Twitch, which joined GARM in March, was not included in the report.

The report was based on questions developed by GARM to evaluate four key components of brand safety: How safe is the platform for consumers? How safe is the platform for advertisers? How effective is the platform enforcing its safety policy? And how responsive is the platform at correcting mistakes? 

GARM found that more than 80% of the 3.3 billion pieces of content removed from the platforms form Q3 to Q4 falls into three categories: spam, adult and explicit content, hate speech and acts of aggression.

Hate speech and acts of aggression were most heavily policed by the platforms, including bullying and harassment and the promotion of restricted goods such as firearms.

Facebook, for example, reduced the prevalence of hate speech on its platforms by 20% from Q3 to Q4, while the rate at which it proactively removed hateful content increased to 49% from 26%, due to improvements to its AI detection technology. YouTube increased the amount of harmful content it removed by 40% over the same time period, while TikTok removed 36% more content that violated minor safety. 

Overall, the platforms removed 14.9 million harmful accounts last year, 30% more than the year prior.
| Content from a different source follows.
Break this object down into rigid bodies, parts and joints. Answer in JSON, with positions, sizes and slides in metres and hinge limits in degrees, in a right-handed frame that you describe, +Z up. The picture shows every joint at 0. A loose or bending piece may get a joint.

“Platforms have been investing more time, people and resources into content moderation, as well as content removal over time,” said Rob Rakowitz, initiative lead for the Global Alliance for Responsible Media and global chief media officer at Mars. “We're seeing a much more structured and rigorous approach to it.” 

Platforms also made progress in reducing the prevalence of harmful content, measured by the number of impressions on a given post. Interestingly, Facebook “significantly” reduced the prevalence of harmful content due to changes to its News Feed algorithm, GARM found, but Instagram, owned by Facebook, declined to report on many prevalence metrics. Twitter also declined to report on this area. Pinterest and Snapchat provided data only on content removed for this metric, while prevalence on TikTok for minor safety violations increased after the platform rolled out new policy updates to optimize identification of violations. 

But prevalence is a metric brands will be focused on in 2021, Rakowitz said. 

“[Prevalence] fundamentally goes back to the question of how safe the platform is for consumers,” he explained “Digital communications in general should be positive for society, brands and consumers.” 

Despite the progress, there’s still work to be done. In addition to quicker responses from the platforms, brands are looking for how each platform is prepared for issues such as data breaches.

GARM will also be looking for these numbers to improve continually, “something that we're going to keep an eye on over the next iteration of the report,” Rakowitz said.

“There's a definite willingness to share more data, more regularly,” he said. “[But] marketers are going [want to]make sure they actually have control over where their ads show up.”